Açıklamada, soruşturma kapsamında "Ekrem İmamoğlu suç örgütü" olarak tanımlanan yapının asıl amacının maddi menfaat elde ederek örgüt elebaşı İmamoğlu'nun Cumhurbaşkanlığı adaylığı için fon oluşturmak olduğu iddia edildi.
Suç örgütü yöneticilerinden şüpheli Hüseyin Gün'ün, şüpheli Özkan ile örgütün bu amacı doğrultusunda 2019 yerel seçim kampanyasında işbirliği yaptığı, özellikle seçmenlere ait gizli bilgilerin sızdırılması suretiyle bu amaç doğrultusunda eylemde bulundukları ifade edildi.
Seçim bölgelerine ilişkin analiz yaparak seçmen profili çıkardıkları ve strateji belirledikleri, bu çalışmayı gerçekleştirirken seçmenlere ait bilgilerin yabancı istihbarat servisleri ile paylaşıldığı ve bu eylemin "casusluk" faaliyeti kapsamında olduğu vurgulandı. Açıklamada, "Ayrıca şüpheli Hüseyin Gün’ün suç örgütünün kurucusu diğer şüphelilerden Ekrem İmamoğlu’yla irtibatı ve ortak buluşmalarının bulunduğu anlaşılmıştır." tespitine yer verildi.
Başsavcılık açıklamasında, soruşturma kapsamında elde edilen delillere göre medya mensubu şüpheli Merdan Yanardağ'ın da şüpheli Gün ile "casusluk" faaliyetlerine ilişkin çok sayıda irtibat ve yazışmasının tespit edildiği belirtildi. Bu durumun tanık beyanı ile de doğrulandığı ifade edilerek, şüpheli Yanardağ'ın şüpheli Gün'den menfaat temin etmek suretiyle seçim sürecinin basın ayağını organize ettiği iddia edildi.

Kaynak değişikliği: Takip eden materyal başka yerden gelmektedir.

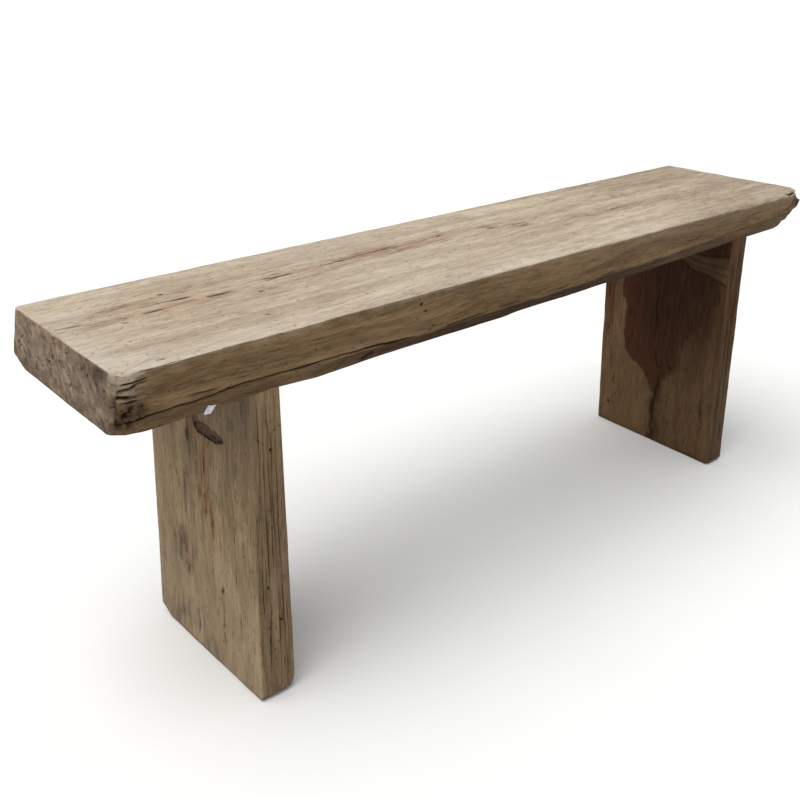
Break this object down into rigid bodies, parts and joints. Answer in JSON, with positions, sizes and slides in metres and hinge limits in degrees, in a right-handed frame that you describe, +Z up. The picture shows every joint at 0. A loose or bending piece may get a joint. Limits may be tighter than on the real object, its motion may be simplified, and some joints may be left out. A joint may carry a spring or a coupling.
{
  "type": "backless bench",
  "caption": "Low backless bench of old timber: a thick slab seat with a natural lower edge on splayed slab legs.",
  "frame": {"origin": "on the floor, under the middle of the seat's bounding box", "axes": "+X along the bench's length, -Y at the front, +Z up"},
  "size_m": [1.2374, 0.269, 0.46],
  "materials": {
    "seat_wood": "worn, dry, unsealed old elm with torn grain and cracks",
    "left_leg_wood": "worn, dry, unsealed old elm with a spike knot",
    "right_leg_wood": "worn old elm with a dark stain",
    "wedge_wood": "plain split hardwood",
    "label_paper": "matt white paper"
  },
  "bodies": {
    "root": {"seat_slab": "seat_wood", "left_leg": "left_leg_wood", "right_leg": "right_leg_wood", "left_wedge_1": "wedge_wood", "left_wedge_2": "wedge_wood", "left_wedge_3": "wedge_wood", "left_wedge_4": "wedge_wood", "right_wedge_1": "wedge_wood", "right_wedge_2": "wedge_wood", "right_wedge_3": "wedge_wood", "right_wedge_4": "wedge_wood", "paper_label": "label_paper"}
  },
  "joints": []
}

Yanardağ'ın, 2019 yerel seçimlerinde yabancı istihbarat servisleri ile iştirak halinde seçimlerin manipüle edilmesi noktasında faaliyette bulunduğu ve bu şekilde "casusluk" suçunu işlediğinin anlaşıldığı ifade edildi. Halihazırda başka bir suçtan tutuklu bulunan şüpheliler Ekrem İmamoğlu ve Necati Özkan'ın "casusluk" suçundan sorgulanmak üzere bulundukları ceza infaz kurumundan savcılığa getirilmeleri için müzekkere yazıldığı bildirildi.

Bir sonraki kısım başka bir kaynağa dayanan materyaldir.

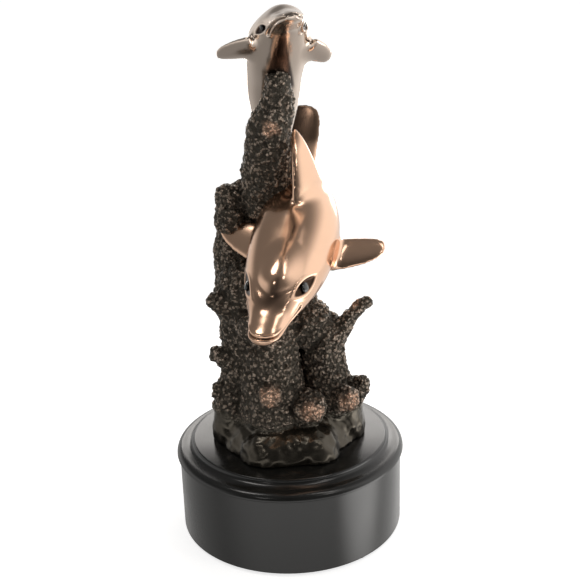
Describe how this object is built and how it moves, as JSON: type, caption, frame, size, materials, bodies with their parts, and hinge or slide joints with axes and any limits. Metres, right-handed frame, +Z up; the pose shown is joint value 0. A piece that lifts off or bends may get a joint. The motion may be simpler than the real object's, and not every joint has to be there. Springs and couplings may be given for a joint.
{
  "type": "bronze dolphin trophy",
  "caption": "Trophy sculpture of dolphins leaping over a column of coral, fixed on a round turned plinth; it stands on a shelf or desk.",
  "frame": {"origin": "on the plinth's axis, in the plane that the feet stand on", "axes": "+Z up along the plinth's axis; -Y is the front, where the beaks point; +X is to the right seen from the front"},
  "size_m": [0.127, 0.17, 0.2865],
  "materials": {
    "black_lacquer": "black satin lacquer on turned wood",
    "polished_bronze": "warm polished bronze on the dolphins, dark patina on the coral",
    "black_rubber": "matte rubber foot pads"
  },
  "bodies": {
    "root": {"plinth": "black_lacquer", "dolphin_casting": "polished_bronze", "foot_1": "black_rubber", "foot_2": "black_rubber", "foot_3": "black_rubber"}
  },
  "joints": []
}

Açıklamada, şüpheli Merdan Yanardağ'ın da aynı "casusluk" suçundan gözaltına alındığı, Yanardağ'ın evinde ve iş yerinde arama işleminin yapıldığı bilgisi verildi.

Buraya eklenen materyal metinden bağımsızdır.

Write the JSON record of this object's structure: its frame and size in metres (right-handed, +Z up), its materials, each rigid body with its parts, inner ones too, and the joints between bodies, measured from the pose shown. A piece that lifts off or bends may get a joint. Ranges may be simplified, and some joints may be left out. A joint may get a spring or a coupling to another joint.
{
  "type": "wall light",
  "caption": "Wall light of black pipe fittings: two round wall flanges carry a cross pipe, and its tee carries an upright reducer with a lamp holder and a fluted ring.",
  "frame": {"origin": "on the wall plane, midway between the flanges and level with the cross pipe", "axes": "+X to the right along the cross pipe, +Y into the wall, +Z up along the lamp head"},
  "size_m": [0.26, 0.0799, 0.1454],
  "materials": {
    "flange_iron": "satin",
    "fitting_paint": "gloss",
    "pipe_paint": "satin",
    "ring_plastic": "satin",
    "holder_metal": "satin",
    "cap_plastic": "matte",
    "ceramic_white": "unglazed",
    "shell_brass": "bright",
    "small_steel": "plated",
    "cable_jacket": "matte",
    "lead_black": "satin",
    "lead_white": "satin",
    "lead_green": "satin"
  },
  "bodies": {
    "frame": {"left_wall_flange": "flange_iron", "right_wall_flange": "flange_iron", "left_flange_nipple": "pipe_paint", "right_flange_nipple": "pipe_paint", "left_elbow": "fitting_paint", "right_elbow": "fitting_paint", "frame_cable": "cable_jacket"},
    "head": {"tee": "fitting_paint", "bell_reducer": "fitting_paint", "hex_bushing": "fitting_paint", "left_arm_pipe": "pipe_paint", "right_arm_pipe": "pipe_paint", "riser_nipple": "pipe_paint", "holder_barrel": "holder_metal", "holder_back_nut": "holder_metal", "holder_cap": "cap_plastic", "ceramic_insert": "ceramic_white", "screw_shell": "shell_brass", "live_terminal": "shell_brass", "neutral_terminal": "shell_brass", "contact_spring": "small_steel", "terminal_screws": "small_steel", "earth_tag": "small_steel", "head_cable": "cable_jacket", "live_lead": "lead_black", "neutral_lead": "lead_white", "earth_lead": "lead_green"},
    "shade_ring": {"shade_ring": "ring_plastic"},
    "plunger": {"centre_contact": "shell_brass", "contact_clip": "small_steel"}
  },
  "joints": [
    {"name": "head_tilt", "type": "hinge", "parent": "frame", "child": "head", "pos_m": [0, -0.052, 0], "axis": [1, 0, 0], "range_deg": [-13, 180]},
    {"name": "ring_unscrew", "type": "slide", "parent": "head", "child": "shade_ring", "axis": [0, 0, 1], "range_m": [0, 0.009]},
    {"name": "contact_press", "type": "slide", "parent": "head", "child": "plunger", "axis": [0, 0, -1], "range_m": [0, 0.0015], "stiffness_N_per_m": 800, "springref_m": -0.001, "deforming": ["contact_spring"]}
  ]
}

Soruşturma kapsamında 4 Temmuz'da "casusluk" suçundan tutuklanan şüpheli Hüseyin Gün'ün ise işlemleri yapılmak ve elde edilen yeni delillere göre üzerine atılı "suç örgütü yöneticisi olmak" suçundan sorgulanmak üzere, sulh ceza hakimliği kararıyla bulunduğu cezaevinden İstanbul Emniyet Müdürlüğü'ne getirileceği ifade edildi.
Başsavcılık, açıklamasını "Cumhuriyet Başsavcılığımızca soruşturma, Milli İstihbarat Teşkilatımız (MİT) ve İstanbul Emniyet Müdürlüğü ile işbirliği içerisinde kararlılıkla ve genişletilerek sürdürülecektir." diyerek noktaladı.